I feel like I'm getting better, but then there feels like there is something keeping me from being completely better. Like I don't worry about reality or weird things like that anymore, my surroundings feel very normal. But there is definitely something else there.

I can't even really describe the feeling as it is just a 'feeling' and not really a thought. It's like, everyday I get up trudge through the day, then go to sleep, wake up again, repeat. The days are starting to kind of blur together and don't really feel like they have any meaning.

It feels very pointless, and like I'm not connected to my life enough. I feel almost like I need to be snapped back into place, but I can't.

It bothers me a lot. But I'm thinking that maybe it is a symptom of depression? I'm not really sure.

Anyone have any advice/ideas?

I've been looking online at other people's experiences, and I can't seem to find anything that reminds me of my 'symptoms', so it makes me feel like maybe something else is wrong with me.


----------



## Matt210 (Aug 15, 2004)

These sort of disorders (DP, anxiety, OCD, and the lot) have tons of feelings that just can't be put into words. I remember feeling the same way when I was getting better - that something was wrong with me, but that I just couldn't put my finger on it. Your idea that it is a feeling and can't really put into thoughts captures it well.

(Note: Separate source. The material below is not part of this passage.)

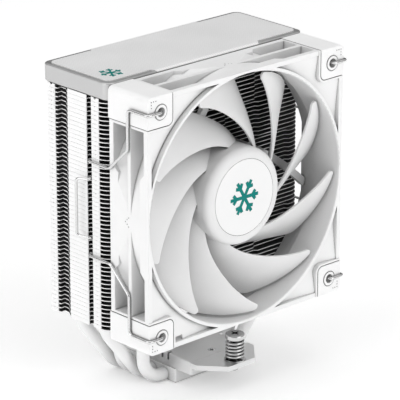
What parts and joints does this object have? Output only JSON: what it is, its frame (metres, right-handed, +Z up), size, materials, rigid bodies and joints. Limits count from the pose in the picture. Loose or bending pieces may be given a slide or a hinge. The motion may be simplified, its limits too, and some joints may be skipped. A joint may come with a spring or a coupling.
{
  "type": "cpu tower cooler",
  "caption": "White single-tower processor cooler: fin stack on four heat pipes, a clipped-on 120 mm fan, top cover and a two-screw mounting base.",
  "frame": {"origin": "centre of the cold plate's contact face", "axes": "+Z up the tower away from the contact face, -Y towards the fan's front, +X right seen from the fan"},
  "size_m": [0.1274, 0.0954, 0.1551],
  "materials": {
    "white_paint": "satin white powder coat",
    "white_plastic": "fine moulded matte white",
    "rotor_plastic": "smooth matte white",
    "pad_rubber": "matte white rubber",
    "silver_shell": "satin silver anodised",
    "white_panel": "fine checkered white",
    "emblem_teal": "smooth teal print",
    "label_white": "smooth white label",
    "grey_label": "grey label",
    "chrome_steel": "bright nickel plate",
    "spring_wire": "polished spring wire",
    "magnet_black": "sintered ferrite",
    "core_steel": "laminated steel",
    "coil_copper": "enamelled copper wire",
    "board_green": "solder resist",
    "bearing_bronze": "sintered bronze"
  },
  "bodies": {
    "heatsink": {"cold_plate": "white_paint", "base_block": "white_paint", "mounting_arm_front": "white_paint", "mounting_arm_rear": "white_paint", "arm_screws": "chrome_steel", "screw_washer_front": "chrome_steel", "screw_washer_rear": "chrome_steel", "heat_pipe_1": "white_paint", "heat_pipe_2": "white_paint", "heat_pipe_3": "white_paint", "heat_pipe_4": "white_paint", "fins": "white_paint", "cover_shell": "silver_shell", "cover_panel": "white_panel", "cover_emblem": "emblem_teal", "fan_frame": "white_plastic", "corner_pad_upper_left": "pad_rubber", "corner_pad_upper_right": "pad_rubber", "corner_pad_lower_left": "pad_rubber", "corner_pad_lower_right": "pad_rubber", "stator_core": "core_steel", "stator_coils": "coil_copper", "fan_circuit_board": "board_green", "sleeve_bearing": "bearing_bronze", "motor_back_label": "grey_label"},
    "rotor_body": {"rotor": "rotor_plastic", "hub_label": "label_white", "hub_emblem": "emblem_teal", "motor_yoke": "core_steel", "magnet_ring": "magnet_black", "fan_shaft": "chrome_steel"},
    "spring_seat_front": {"spring_cap_front": "chrome_steel", "screw_spring_front": "spring_wire"},
    "screw_front": {"spring_screw_front": "chrome_steel", "retaining_ring_front": "chrome_steel"},
    "spring_seat_rear": {"spring_cap_rear": "chrome_steel", "screw_spring_rear": "spring_wire"},
    "screw_rear": {"spring_screw_rear": "chrome_steel", "retaining_ring_rear": "chrome_steel"},
    "clip_left": {"wire_clip_left": "spring_wire"},
    "clip_right": {"wire_clip_right": "spring_wire"}
  },
  "joints": [
    {"name": "fan_spin", "type": "hinge", "parent": "heatsink", "child": "rotor_body", "pos_m": [0, -0.0355, 0.094], "axis": [0, -1, 0], "continuous": true},
    {"name": "screw_press_front", "type": "slide", "parent": "heatsink", "child": "spring_seat_front", "axis": [0, 0, -1], "range_m": [0, 0.0022], "stiffness_N_per_m": 6000, "springref_m": -0.0005, "deforming": ["screw_spring_front"]},
    {"name": "screw_turn_front", "type": "hinge", "parent": "spring_seat_front", "child": "screw_front", "pos_m": [0, -0.0403, 0.0243], "axis": [0, 0, 1], "continuous": true},
    {"name": "screw_press_rear", "type": "slide", "parent": "heatsink", "child": "spring_seat_rear", "axis": [0, 0, -1], "range_m": [0, 0.0022], "stiffness_N_per_m": 6000, "springref_m": -0.0005, "deforming": ["screw_spring_rear"]},
    {"name": "screw_turn_rear", "type": "hinge", "parent": "spring_seat_rear", "child": "screw_rear", "pos_m": [0, 0.0403, 0.0243], "axis": [0, 0, 1], "continuous": true},
    {"name": "clip_left_swing", "type": "hinge", "parent": "heatsink", "child": "clip_left", "pos_m": [-0.0525, -0.0496, 0.094], "axis": [0, 0, 1], "range_deg": [0, 13], "stiffness_Nm_per_rad": 0.02, "springref_deg": -5.73},
    {"name": "clip_right_swing", "type": "hinge", "parent": "heatsink", "child": "clip_right", "pos_m": [0.0525, -0.0496, 0.094], "axis": [0, 0, -1], "range_deg": [0, 13], "stiffness_Nm_per_rad": 0.02, "springref_deg": -5.73}
  ]
}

Try to just keep living your life. The feeling that every day is just a routine and then you repeat it all over again is certainly common. It sounds like you are getting close to being completely better.


----------



## jessiebee (Jan 2, 2009)

I think I know what you mean. I'm having one of those days. I feel pretty with it today, pretty dp free, but I've spent the whole day just lying on my bed staring into space. I cancelled all my plans to see people because I just want to be by myself. I'm worrying about lots of things but not obsessively to the point of making me have an anxiety attack. And I can't stop sleeping?!! Really deep sleeping!
I can look around my room and know that what I'm seeing is real and that the people around me are real, but that doesn't make me want to interact with anyone. I still don't feel like caring and really doing anything.
I kind of hate this feeling more though. Its because what I'm feeling now is real that I feel this shit. I think I'd rather feel numb. I know that tomorrow will probably be better though.
Don't give up though. Deal with each of your problems in turn. Now that it sounds like your dp is going, focus on sorting out your depression, if thats what it is. I'm sure its all part of the process of getting back to normal.


----------



## jen1017 (Dec 22, 2008)

> I can look around my room and know that what I'm seeing is real and that the people around me are real, but that doesn't make me want to interact with anyone. I still don't feel like caring and really doing anything.


Yeah, I definitely understand this feeling. Like your alive and things are going on around you, but you can't seem to completely engage in anything really.


----------